First of all, the authors have made substantial efforts to address the previous comments. The revised manuscript is significantly improved in terms of structure, clarity, and completeness.

However, a justification for excluding LLM-based approaches. The rationale provided is not entirely convincing. Given the strong performance of LLMs in recent information extraction tasks, a more comprehensive discussion in the manuscript and an experimental comparison is expected (even for a small part of the datasets). At the same time, some RE results (<10%) are too weak to support strong conclusions about end-to-end pipeline performance (e.g., versus an LLM approach)

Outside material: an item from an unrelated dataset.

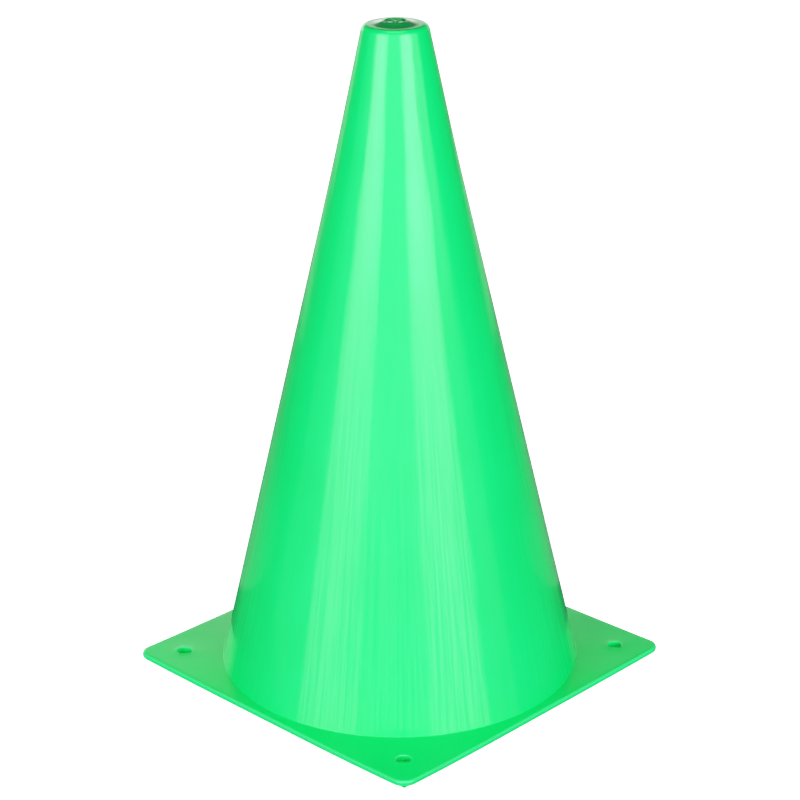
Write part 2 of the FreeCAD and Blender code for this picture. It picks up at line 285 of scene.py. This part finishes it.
def inner_outline(sizes):
    """The inside from the mouth in the underside up to the middle of the ceiling."""
    tapers = sizes["inner_flank"]
    start = flank_radius(tapers, MOUTH_ROUND)
    points = arc_points((start + MOUTH_ROUND, MOUTH_ROUND), MOUTH_ROUND,
                        -math.pi / 2, -math.pi, ROUND_STEPS)
    lean = math.atan(-tapers[1][0])
    corner = flank_radius(tapers, sizes["ceiling"])
    reach = INNER_SHOULDER_ROUND * math.tan((math.pi / 2 - lean) / 2)
    wall_end = sizes["ceiling"] - reach * math.cos(lean)
    points += flank_points(tapers, MOUTH_ROUND, wall_end)
    centre = (corner - reach, sizes["ceiling"] - INNER_SHOULDER_ROUND)
    points += arc_points(centre, INNER_SHOULDER_ROUND, lean, math.pi / 2, ROUND_STEPS)[1:]
    points.append((0.5 * points[-1][0], sizes["ceiling"]))
    return points


# ---------------------------------------------------------------- mesh


def circle_loop(bm, centre, radius, height, sides):
    """A level loop of vertices round a centre."""
    loop = []
    for side in range(sides):
        angle = 2 * math.pi * side / sides
        loop.append(bm.verts.new((centre[0] + radius * math.cos(angle),
                                  centre[1] + radius * math.sin(angle), height)))
    return loop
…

Therefore, this issue should be further clarified and strengthened before the manuscript can be considered for publication. For this reason, I recommend Major Revision.

Review #3
Anonymous submitted on 27/May/2026
Suggestion:
Minor Revision
Review Comment:

This paper addresses a relevant problem in the CH domain, meaning the automatic extraction and creation of linked data descriptions under low-resource conditions. Authors evaluate information extraction (NER and RE) models on non-English retrodigitized documents with OCR noise, aligning extracted information with ArchOnto. In this revised version, fine-tuned BiLSTM-CRF models are compared against zero-shot transformer-based models in different settings.

Strengths
The problem addressed is particularly relevant for GLAM institutions, which usually operate with limited computational resources and challenging documents (non annotated, non-English, noisy).
The paper is well-structured and the pipeline is clearly described. Compared to the previous version, this revision shows improvements: results are reported more extensively, the dataset creation process is transparent, and models of different architectures and sizes are evaluated.

Weaknesses
The main limitation of this paper (acknowledged by the authors) is the limited size and composition of the domain-specific evaluation data. Ner.spec.OCR and Ner.spec.Human datasets only comprise 13 documents and a limited set of entity types and relations, which make results hard to generalize. Additionally, in the RE task there is a lack of baseline, since only the GLiREL model is evaluated due to insufficient training data. As such, the RE-related aspects of RQ1, RQ4 and RQ5 are not fully explored and the RQs might need to be reshaped. Finally, I would like to underscore the fact that the choice of GLiNER’s entity labels (e.g., replacing Group with Organization) may have influenced model’s predictions and results.

Minor concerns
- The list of of contributions in the Introduction skips contribution 2).
- The future work section would benefit from greater specificity.
- Typos in Sec 6.2.1 and 6.2.2: words are missing a final 's' in a few places (e.g. 'we evaluated the model…', 'of extracting relation between…').